Short problem: Can you reproduce the data beneath, keeping every line exact?

%%

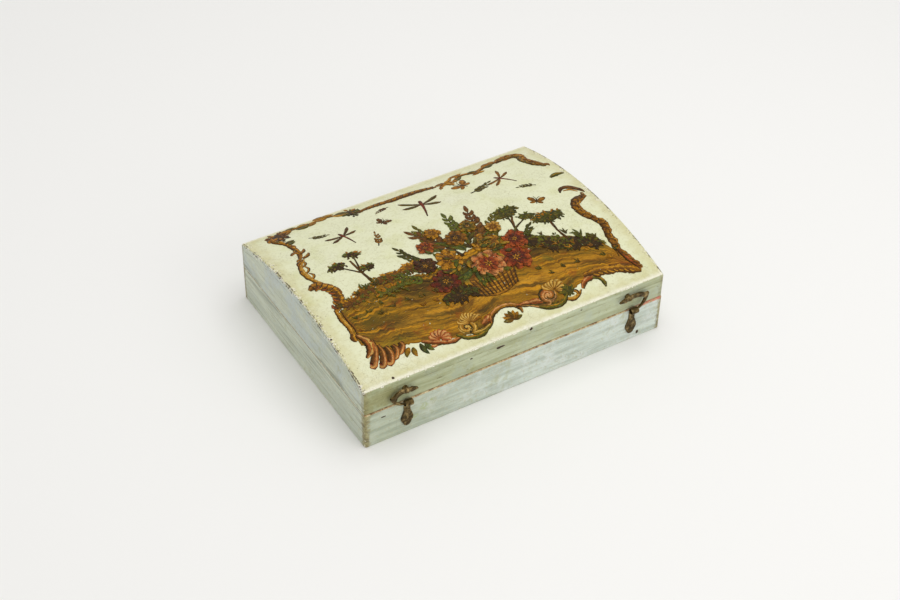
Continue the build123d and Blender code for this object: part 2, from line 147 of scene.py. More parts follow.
class Finish(Nodes):
    # one material, with patterns that lie in the object's own millimetres
    def __init__(self, name, roughness=0.5, metallic=0.0):
        self.material = bpy.data.materials.new(name)
        self.material.use_nodes = True
        Nodes.__init__(self, self.material.node_tree)
        self.shader = self.tree.nodes["Principled BSDF"]
        self.set("Roughness", roughness)
        self.set("Metallic", metallic)
        self.place = self.add("TexCoord", "Object", {})

    def set(self, name, value):
        self.put(self.shader.inputs[name], value)

    def axes(self, vector):
        x = self.add("SeparateXYZ", 0, {0: vector})
        return [Signal(self, output) for output in x.socket.node.outputs]

    def millimetres(self):
        return [axis * (1 / mm) for axis in self.axes(self.place)]

    def facing(self):
        return self.axes(self.add("TexCoord", "Normal", {}))

    def attribute(self, name, out):
        return self.add("Attribute", out, {}, attribute_name=name)

    def mapped(self, stretch=(1, 1, 1), shift=(0, 0, 0), vector=None):
        return self.add("Mapping", 0, {"Vector": vector or self.place, "Scale": [1 / s for s in stretch],
            "Location": [s * mm for s in shift]})

    def noise(self, size, detail=3.0, rough=0.55, vector=None, distortion=0.0, out="Fac"):
        return self.add("TexNoise", out, {"Vector": vector or self.place, "Scale": 1 / (size * mm),
            "Detail": detail, "Roughness": rough, "Distortion": distortion})

    def colourNoise(self, size):
        return self.noise(size, 3.0, 0.5, out="Color")

    def cells(self, size, vector, **settings):
        return self.add("TexVoronoi", "Distance", {"Vector": vector, "Scale": 1 / (size * mm)}, **settings)

    def cracks(self, size, width, wobble=0.35):
        # thin wavering lines between cells, 1 on the line
        moved = self.add("MixRGB", 0, {"Fac": wobble * size * mm, "Color1": self.place,
            "Color2": self.colourNoise(size / 0.7)}, blend_type="LINEAR_LIGHT")
        return self.step(self.cells(size, moved, feature="DISTANCE_TO_EDGE"), width / size, 0.0)

    def spots(self, size, reach):
        # scattered round spots, 1 in their middle
        return self.step(self.cells(size, self.place), reach / size, 0.3 * reach / size)

    def finish(self, tint, relief=None, height=0.0, roughness=None):
        # the colour, the bump of a relief with its height in millimetres, and the roughness
        self.set("Base Color", tint)
        if roughness is not None:
            self.set("Roughness", roughness)
        if relief is not None:
            self.set("Normal", self.add("Bump", 0, {"Strength": 1.0, "Distance": height * mm,
                "Height": relief}))
        return self.material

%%

Response to this exercise:
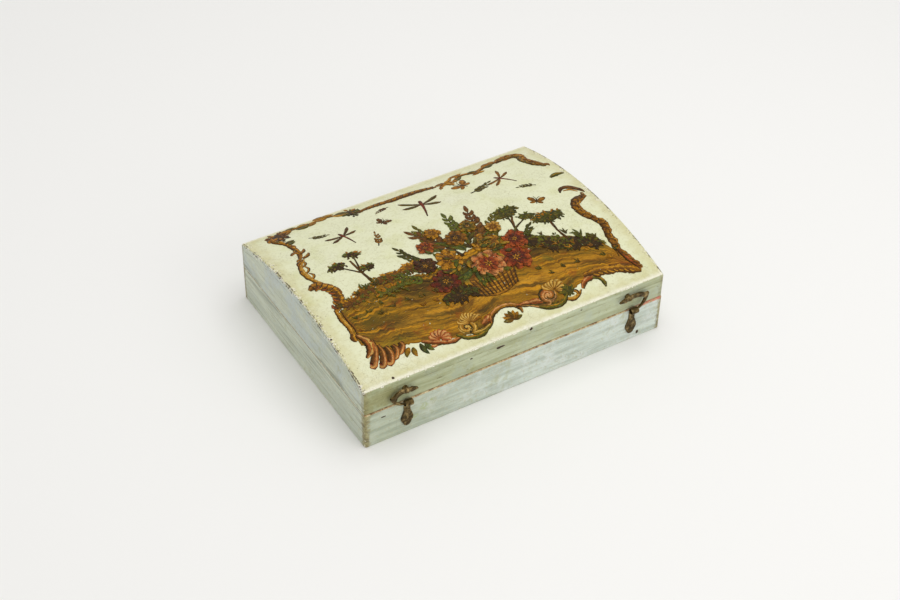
Continue the build123d and Blender code for this object: part 2, from line 147 of scene.py. More parts follow.
class Finish(Nodes):
    # one material, with patterns that lie in the object's own millimetres
    def __init__(self, name, roughness=0.5, metallic=0.0):
        self.material = bpy.data.materials.new(name)
        self.material.use_nodes = True
        Nodes.__init__(self, self.material.node_tree)
        self.shader = self.tree.nodes["Principled BSDF"]
        self.set("Roughness", roughness)
        self.set("Metallic", metallic)
        self.place = self.add("TexCoord", "Object", {})

    def set(self, name, value):
        self.put(self.shader.inputs[name], value)

    def axes(self, vector):
        x = self.add("SeparateXYZ", 0, {0: vector})
        return [Signal(self, output) for output in x.socket.node.outputs]

    def millimetres(self):
        return [axis * (1 / mm) for axis in self.axes(self.place)]

    def facing(self):
        return self.axes(self.add("TexCoord", "Normal", {}))

    def attribute(self, name, out):
        return self.add("Attribute", out, {}, attribute_name=name)

    def mapped(self, stretch=(1, 1, 1), shift=(0, 0, 0), vector=None):
        return self.add("Mapping", 0, {"Vector": vector or self.place, "Scale": [1 / s for s in stretch],
            "Location": [s * mm for s in shift]})

    def noise(self, size, detail=3.0, rough=0.55, vector=None, distortion=0.0, out="Fac"):
        return self.add("TexNoise", out, {"Vector": vector or self.place, "Scale": 1 / (size * mm),
            "Detail": detail, "Roughness": rough, "Distortion": distortion})

    def colourNoise(self, size):
        return self.noise(size, 3.0, 0.5, out="Color")

    def cells(self, size, vector, **settings):
        return self.add("TexVoronoi", "Distance", {"Vector": vector, "Scale": 1 / (size * mm)}, **settings)

    def cracks(self, size, width, wobble=0.35):
        # thin wavering lines between cells, 1 on the line
        moved = self.add("MixRGB", 0, {"Fac": wobble * size * mm, "Color1": self.place,
            "Color2": self.colourNoise(size / 0.7)}, blend_type="LINEAR_LIGHT")
        return self.step(self.cells(size, moved, feature="DISTANCE_TO_EDGE"), width / size, 0.0)

    def spots(self, size, reach):
        # scattered round spots, 1 in their middle
        return self.step(self.cells(size, self.place), reach / size, 0.3 * reach / size)

    def finish(self, tint, relief=None, height=0.0, roughness=None):
        # the colour, the bump of a relief with its height in millimetres, and the roughness
        self.set("Base Color", tint)
        if roughness is not None:
            self.set("Roughness", roughness)
        if relief is not None:
            self.set("Normal", self.add("Bump", 0, {"Strength": 1.0, "Distance": height * mm,
                "Height": relief}))
        return self.material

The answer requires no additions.